In one of my earlier columns, I talked about how webcomic creators can be a bit more accessible to fans than comic book or newspaper strip artists. About how you ask them questions more readily and have more of a dialogue with them. It’s even possible that you can start calling one of them your mentor.
Webcomics are still a comparatively new outlet and, while they draw heavily on the work of print media, they still have their own quirks that make their production unique. There’s currently very little formally written about developing webcomics, so many creators are left to figure it out on their own. But Krishna Sadasivam is looking to change that. At least for a few people.

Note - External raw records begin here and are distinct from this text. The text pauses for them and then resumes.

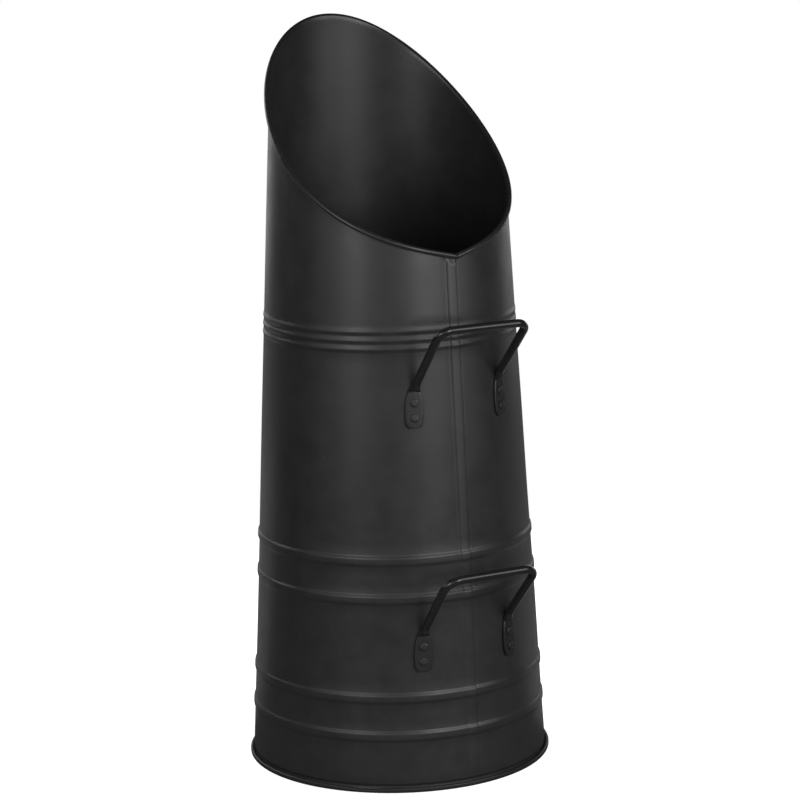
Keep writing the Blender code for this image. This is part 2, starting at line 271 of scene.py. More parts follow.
class HandleSizes(bpy.types.PropertyGroup):
    """Sizes that the two rod handles share, and those of their rivets."""

    rod_radius: length("Rod radius", "Radius of the handle rods", 3.15 * MM)
    tab_thickness: length("Tab thickness", "Thickness of the flattened ends", 2 * MM)
    tab_width: length("Tab width", "Widest part of a flattened end", 14 * MM)
    tab_length: length("Tab length", "Length of a flattened end", 27.8 * MM)
    tab_half_span: length("Half span", "Distance of each tab from the handle's middle", 38 * MM)
    tab_lean: length("Tab lean", "How far each tab leans towards the other", 0.9 * MM)
    shoulder: length("Shoulder", "Length over which the rod flattens", 5.5 * MM)
    leg_inset: length("Leg inset", "How far each leg sets off towards the other", 2 * MM)
    foot_bend: length("Foot bend", "Bend where a leg leaves the wall", 6 * MM)
    rivet_edge: length("Rivet edge", "Distance of the lower rivet from the tab's foot", 7.6 * MM)
    rivet_pitch: length("Rivet pitch", "Distance between the rivets of a tab", 11.4 * MM)
    rivet_radius: length("Rivet radius", "Radius of a rivet's shank", 1.5 * MM)
    head_radius: length("Head radius", "Radius of a rivet's head", 3.2 * MM)
    head_height: length("Head height", "Height of a rivet's head", 1 * MM)
    tail_radius: length("Tail radius", "Radius of a rivet's upset end", 2.6 * MM)
    tail_height: length("Tail height", "Height of a rivet's upset end", 1.3 * MM)


class Finishes(bpy.types.PropertyGroup):
    """Colours of the coats, the wire and the studio."""

    sheet_black: colour("Sheet black", "Powder coat on the body", "303030")
    base_black: colour("Base black", "Powder coat on the base", "272727")
    rod_black: colour("Rod black", "Powder coat on the handles", "292929")
    rivet_black: colour("Rivet black", "Powder coat on the rivets", "282828")
    wire_grey: colour("Wire grey", "Drawn steel wire in the mouth's roll", "9a9895")
    floor_white: colour("Floor white", "Studio floor and backdrop", "f2f2f2")


class Handle(NamedTuple):
    """One handle: its tabs' height, its bar's place, and how far it is from true.

    The handle is turned round the hod, and its bar is swayed aside and droops at its right end.
    """

    name: str
    tab_height: float
    reach: float
    rise: float
    bar_half_span: float
    corner_bend: float
    turn: float
    sway: float
    droop: float


HANDLES = (
    Handle(
        name="upper",
        tab_height=277.2 * MM,
        reach=38.8 * MM,
        rise=45.7 * MM,
        bar_half_span=38.2 * MM,
        corner_bend=9.8 * MM,
        turn=radians(1.1),
        sway=-3.5 * MM,
        droop=1.6 * MM,
    ),
    Handle(
        name="lower",
        tab_height=92.7 * MM,
        reach=35.2 * MM,
        rise=44.7 * MM,
        bar_half_span=39.2 * MM,
        corner_bend=12 * MM,
        turn=radians(-0.45),
        sway=0,
        droop=1.1 * MM,
    ),
)


def around(angle):
    """Level direction that points away from the axis."""
    return Vector((sin(angle), -cos(angle), 0))


def at_height(height):
    return Vector((0, 0, height))


def taper(hod):
    return (hod.floor_radius - hod.lip_radius) / hod.lip_height


def wall_radius(hod, height):
    return hod.floor_radius - taper(hod) * height


def wall_normal(hod, angle):
    return (around(angle) + at_height(taper(hod))).normalized()


def dent(hod, angle, height):
    """How far the rolled sheet stands off its true cone at a place."""
    place = around(angle) * hod.lip_radius + at_height(height * DENT_CLIMB_SHARE)
    return hod.dent_depth * noise.noise(place / hod.dent_size)


def on_wall(hod, angle, height, proud=0):
    """Point at a distance outside the wall, or inside it where the distance is negative."""
    return around(angle) * (wall_radius(hod, height) + proud) + at_height(height)


def pit(across, below):
    """Depth of the small pit that the folded seam leaves under the roll, beside the joint."""
    distance = hypot(across - PIT_ACROSS, below - PIT_BELOW)
    return PIT_DEPTH * exp(-((distance / PIT_RADIUS) ** 2))


def add_piece(name, mesh, finishes, replaced):
    """Add a finished shape, which rides on the body and stands for CAD nodes."""
    data = bpy.data.meshes.new(name)
    mesh.to_mesh(data)
    mesh.free()
    data.shade_smooth()
    data.set_sharp_from_angle(angle=SHARP_ANGLE)
    data.materials.append(finishes)
    piece = bpy.data.objects.new(name, data)
    bpy.context.collection.objects.link(piece)
    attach(piece, BODY_NAME)
    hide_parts(*replaced)


def drawn_grid(rows, columns, place):
    """A flat grid whose points are carried to their places, with the edges that meet joined."""
    mesh = bmesh.new()
    bmesh.ops.create_grid(mesh, x_segments=columns, y_segments=rows, size=1)
    for vert in mesh.verts:
        column = round((vert.co.x + 1) / 2 * columns)
        row = round((vert.co.y + 1) / 2 * rows)
        vert.co = place(row, column)
    bmesh.ops.remove_doubles(mesh, verts=mesh.verts, dist=MERGE_DISTANCE)
    bmesh.ops.recalc_face_normals(mesh, faces=mesh.faces)
    return mesh


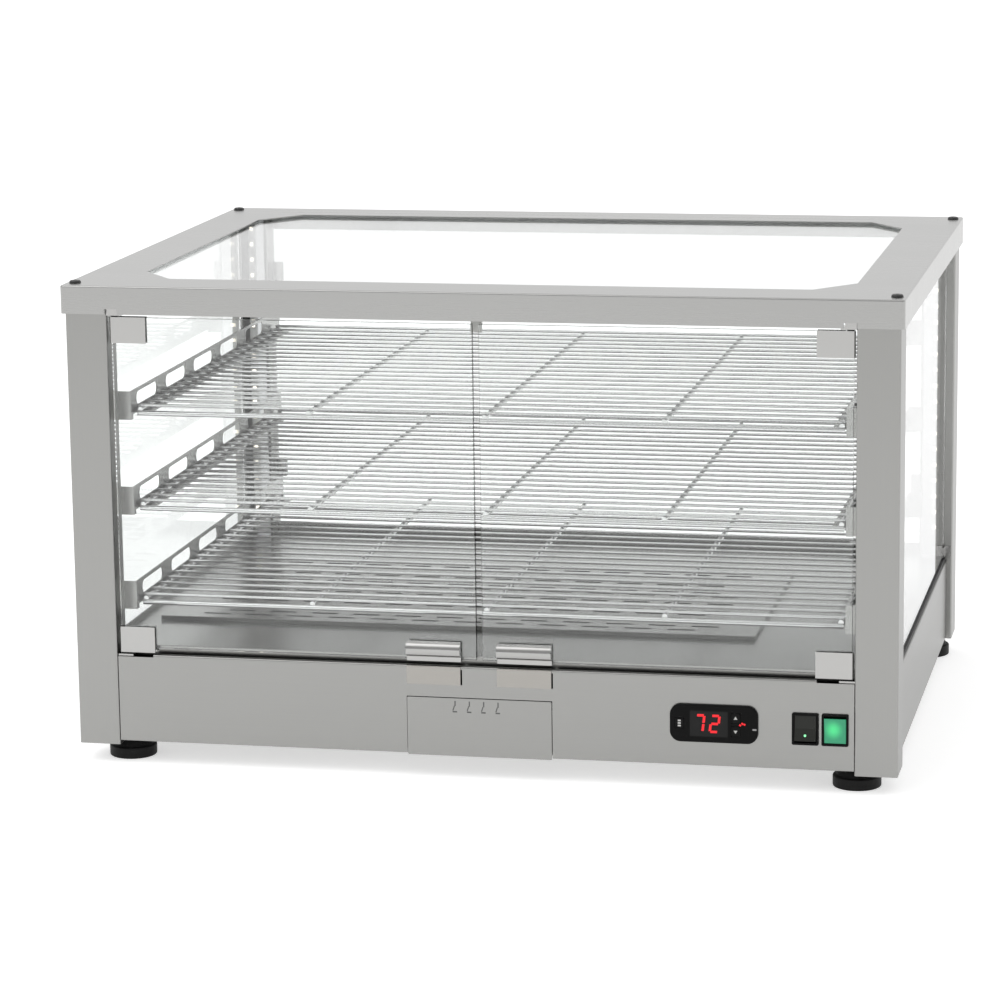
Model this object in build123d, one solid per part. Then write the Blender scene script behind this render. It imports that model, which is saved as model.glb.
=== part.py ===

At the beginning of this year, the PC Weenies creator put out a call for two apprentices. He noted that he felt his own attempts at artistically leveling up were dreadfully slow, in part, because he had no mentor of his own. There was no one to guide him and provide advice on how to improve. So, he decided to take on two apprentices and try to help them become better cartoonists. Sadasivam is not making any money off this experiment; he just wants to give back to the artistic community.
I never really had a mentor in the years before going to art school. It showed in my work. I made every single mistake an artist could possibly make. I learned at a snail’s pace and my improvement as an artist was slow and painstaking. It took me the better part of 13 years to get to where I’m at now, and I feel that I still have a lot to learn. If I can shave off a little bit of that time for other artists, I want to do it.
Now, he’s not exactly going into this experiment blindly. He has a Masters of Fine Arts from Savannah College of Art & Design, and is a faculty member of the Media Arts and Animation department at the Art Institute of Tampa, so he does have some solid experience teaching and critiquing artistic work. In fact, Sadasivam mentioned testing some of his mentoring assignments on one of his students before beginning with his actual apprentices.
The way he’s set up the experiment so far (and bear in mind, he’s only a few weeks in right now) is that he’ll essentially provide a lesson of some sort in cartooning, followed by an assignment based on it. The apprentices submit their work and Sadasivam examines it, making suggestions on how it might be improved. This is all done in the public space of Sadasivam’s site, so that everyone can follow along.
The responses to date have been positive. The apprentices, Barry Buchanan and Kyndra Osterholt, seem to be taking Sadasivam’s advice and trying to apply his suggestions to subsequent assignments. Interestingly, too, Buchanan maintains his own webcomic, Don’t Feed the Geek. While it’s still early, it looks to me as if Buchanan’s applying some of the ideas to his webcomic already as well.
Osterholt, by contrast, doesn’t have her own strip. Not yet, at any rate! She also seems to have more artistic skill than Buchanan, though, it’s unclear if that’s from previous training or innate ability. Regardless, she notes that she wants to continue to pursue art and improve her craft, but is not able to follow any formal education, in part, because she’s busy raising a family. She adds, though, “But I am still passionate about art and pursue it in my free time until I can better accommodate my needs.”
This is what stood out for Sadasivam. The applications he received that struck him the most were from artists (of any skill level) that were hungry for someone to help them grow. “This isn’t a casual want, it’s a need.”
That revelation perhaps speaks to webcomics’ popularity. Sure, they can be entertaining and engaging in their own right, but how many readers out there are artists of some type themselves and are seeking advice? They’re looking for good or different ways to accomplish things and webcomics provide not just examples, but access to creators who can answer specific process questions. Perhaps a figure’s pose or a cross-hatching technique or business advice?
Sadasivam’s experiment is beneficial for a few reasons. First, he’s providing guidance and instruction to those who could benefit from it. Those people, in turn, can apply their learnings to their own comics. But, perhaps, more importantly, he’s putting the idea of webcomics mentoring out there as a model for other cartoonists to follow. If other creators began following Sadasivam’s example, who knows how many other great webcomics we could discover that might not have even existed were it not for a program such as this.
Sadasivam’s mentoring experiment will continue on for another month and a half or so. I don’t doubt his readers, and Buchanan and Osterholt in particular, will come away better artists because of this. What will be great is to watch who else is able to follow up and what comes next!